Bardzo nam miło, gdy pamiętają o szkole byli uczniowie, a jeszcze milej, gdy przychodzą z darami. Biblioteka szkolna wzbogaciła się o książki, które przekazał do jej zbiorów Kacper Zwoliński, jeszcze parę lat temu uczący się w naszym liceum.
Wraz z grupą przyjaciół, którzy napisali teksty i je zilustrowali, wydał mądrą, ciekawą i zabawną książeczkę zatytułowaną Korona nie z bajki. Czyli o co chodzi z tą pandemią?

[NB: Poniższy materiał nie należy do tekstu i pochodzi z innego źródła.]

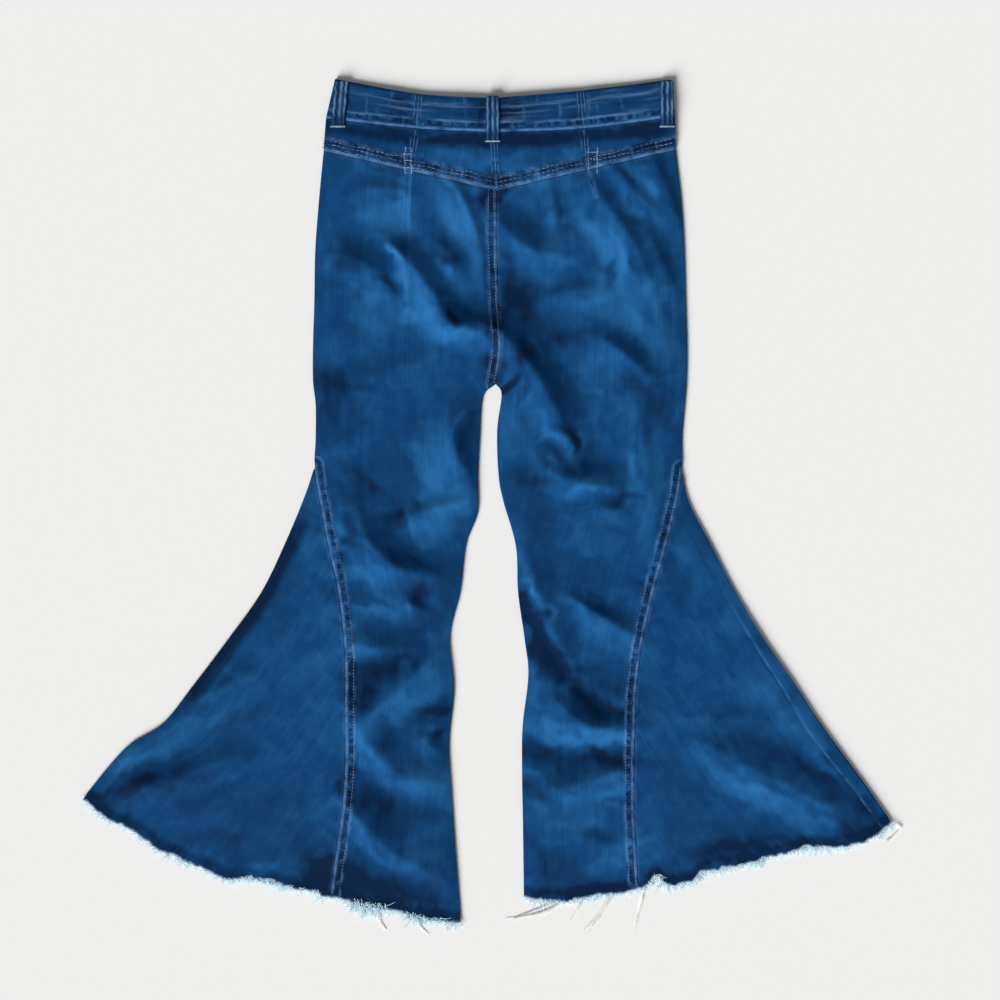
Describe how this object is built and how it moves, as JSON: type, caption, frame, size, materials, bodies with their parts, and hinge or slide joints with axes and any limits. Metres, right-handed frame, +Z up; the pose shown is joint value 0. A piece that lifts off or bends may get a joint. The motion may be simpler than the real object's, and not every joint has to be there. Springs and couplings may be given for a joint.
{
  "type": "flared jeans laid flat",
  "caption": "Cropped flared jeans with side godets and a frayed raw hem, laid flat with the back side up.",
  "frame": {"origin": "on the surface that the jeans lie on, below the middle of their bounding box", "axes": "+Z up from that surface, +Y towards the waist, +X towards the right-hand leg as seen from above, which is the wearer's right leg because the back side is up"},
  "size_m": [0.9128, 0.9506, 0.02],
  "materials": {
    "denim": "mid-blue washed twill denim, faded on the thighs, with worn light-blue seams",
    "dark_denim": "darker, less faded denim of the waistband and belt loops",
    "frayed_warp": "pale unravelled threads of the raw hem",
    "aged_copper": "matt aged copper",
    "zip_tape": "navy woven tape"
  },
  "bodies": {
    "root": {"waistband_back_left": "dark_denim", "waistband_back_centre": "dark_denim", "waistband_back_right": "dark_denim", "waistband_front_left": "dark_denim", "waistband_front_right": "dark_denim", "yoke_left_side": "denim", "yoke_left_centre": "denim", "yoke_right_centre": "denim", "yoke_right_side": "denim", "back_leg_left": "denim", "back_leg_right": "denim", "godet_back_left": "denim", "godet_back_right": "denim", "front_leg_left": "denim", "front_leg_right": "denim", "godet_front_left": "denim", "godet_front_right": "denim", "loop_back_centre": "dark_denim", "loop_side_left": "dark_denim", "loop_side_right": "dark_denim", "loop_front_left": "dark_denim", "loop_front_right": "dark_denim", "fringe_back_left": "frayed_warp", "fringe_back_right": "frayed_warp", "fringe_front_left": "frayed_warp", "fringe_front_right": "frayed_warp", "button": "aged_copper", "zip_slider": "aged_copper", "zip_tape": "zip_tape"}
  },
  "joints": []
}
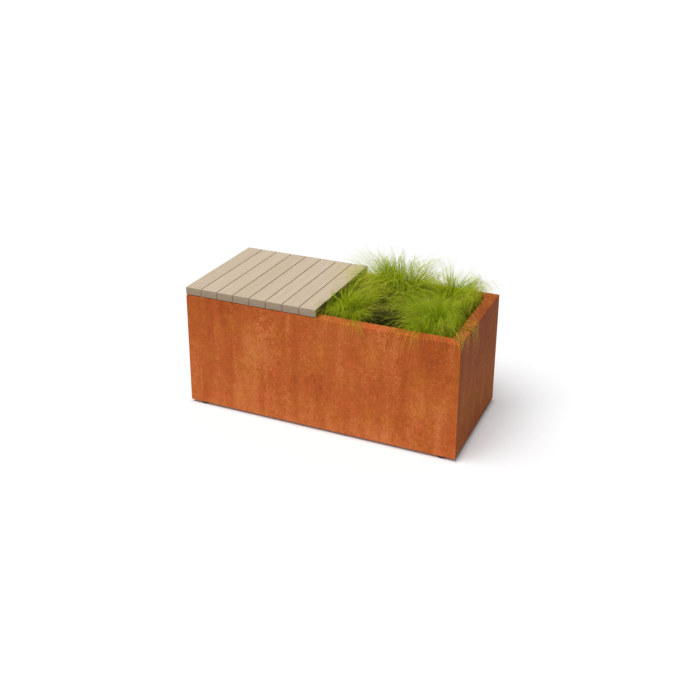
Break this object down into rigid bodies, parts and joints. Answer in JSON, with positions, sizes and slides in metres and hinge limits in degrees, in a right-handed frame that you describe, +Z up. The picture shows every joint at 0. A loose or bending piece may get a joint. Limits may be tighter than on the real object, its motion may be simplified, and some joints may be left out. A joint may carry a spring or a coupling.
{
  "type": "bench with planter",
  "caption": "Weathering steel box on levelling feet, half closed by a slatted timber seat deck and half planted with ornamental grass.",
  "frame": {"origin": "on the ground under the middle of the box, at the bottom centre of the bounding box", "axes": "+X along the length, with the seat deck at -X and the planting at +X; -Y is the front; +Z is up"},
  "size_m": [1.2, 0.55, 0.6456],
  "materials": {
    "corten": "weathering steel with a dry, mottled rust coat, matt",
    "slat": "planed greyed hardwood, matt",
    "aluminium": "mill finish extrusion",
    "stainless": "bright stainless",
    "zinc": "zinc plated",
    "glide": "black moulded nylon, matt",
    "soil": "moist planting soil, rough",
    "clay": "expanded clay pebbles",
    "fleece": "needled filter fleece",
    "grass": "fresh fine-leaved grass",
    "cover": "dark small-leaved ground cover"
  },
  "bodies": {
    "box": {"front_panel": "corten", "back_panel": "corten", "left_end_panel": "corten", "right_end_panel": "corten", "base_panel": "corten", "divider_panel": "corten", "seat_slat_1": "slat", "seat_slat_2": "slat", "seat_slat_3": "slat", "seat_slat_4": "slat", "seat_slat_5": "slat", "seat_slat_6": "slat", "seat_slat_7": "slat", "seat_slat_8": "slat", "deck_rail_front": "aluminium", "slat_screw_1_front": "stainless", "slat_screw_2_front": "stainless", "slat_screw_3_front": "stainless", "slat_screw_4_front": "stainless", "slat_screw_5_front": "stainless", "slat_screw_6_front": "stainless", "slat_screw_7_front": "stainless", "slat_screw_8_front": "stainless", "deck_bolt_front_1": "stainless", "deck_bolt_front_2": "stainless", "deck_rail_back": "aluminium", "slat_screw_1_back": "stainless", "slat_screw_2_back": "stainless", "slat_screw_3_back": "stainless", "slat_screw_4_back": "stainless", "slat_screw_5_back": "stainless", "slat_screw_6_back": "stainless", "slat_screw_7_back": "stainless", "slat_screw_8_back": "stainless", "deck_bolt_back_1": "stainless", "deck_bolt_back_2": "stainless", "foot_nut_front_left": "zinc", "foot_nut_front_right": "zinc", "foot_nut_back_left": "zinc", "foot_nut_back_right": "zinc", "drainage_layer": "clay", "filter_fleece": "fleece", "soil_fill": "soil", "grass_tuft_back_left": "grass", "grass_tuft_back_right": "grass", "grass_tuft_centre": "grass", "grass_tuft_front_left": "grass", "grass_tuft_front_right": "grass", "ground_cover_front": "cover", "ground_cover_deck_side": "cover", "ground_cover_right": "cover"},
    "foot_front_left": {"foot_pad_front_left": "glide", "foot_stem_front_left": "zinc"},
    "foot_front_right": {"foot_pad_front_right": "glide", "foot_stem_front_right": "zinc"},
    "foot_back_left": {"foot_pad_back_left": "glide", "foot_stem_back_left": "zinc"},
    "foot_back_right": {"foot_pad_back_right": "glide", "foot_stem_back_right": "zinc"}
  },
  "joints": [
    {"name": "foot_front_left_travel", "type": "slide", "parent": "box", "child": "foot_front_left", "axis": [0, 0, -1], "range_m": [0, 0.015]},
    {"name": "foot_front_right_travel", "type": "slide", "parent": "box", "child": "foot_front_right", "axis": [0, 0, -1], "range_m": [0, 0.015]},
    {"name": "foot_back_left_travel", "type": "slide", "parent": "box", "child": "foot_back_left", "axis": [0, 0, -1], "range_m": [0, 0.015]},
    {"name": "foot_back_right_travel", "type": "slide", "parent": "box", "child": "foot_back_right", "axis": [0, 0, -1], "range_m": [0, 0.015]}
  ]
}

Czytając, możemy sobie przypomnieć początki pandemii i choć wydaje się, że było to dawno, trzeba o niej pamiętać, bo pandemia to nie fraszka i nie można jej między bajki włożyć, odesłać do lamusa historii, uznać za sprawę skończoną. Bardzo wszystkim dokuczyła, a żeby się nie powtórzyła w tragicznej dla wielu skali, warto przyswoić najważniejsze o niej informacje.
Skarbnicą wiedzy o groźnych wirusach i o tym, jak sobie z nimi i z tym, co powodują, radzić, jest bohater opowieści Tutek Futerko, który przybył z odległej planety
do sympatycznego rodzeństwa- Zosi i Franka.
Polecana książka została napisana dla dzieci, ale i wielu dorosłym przydadzą się wiadomości, którymi podzielili się z autorami książki eksperci.
Na zdjęciach pierwsi mali recenzenci, na razie strony graficznej, która wzbudziła ich zainteresowanie lekturą.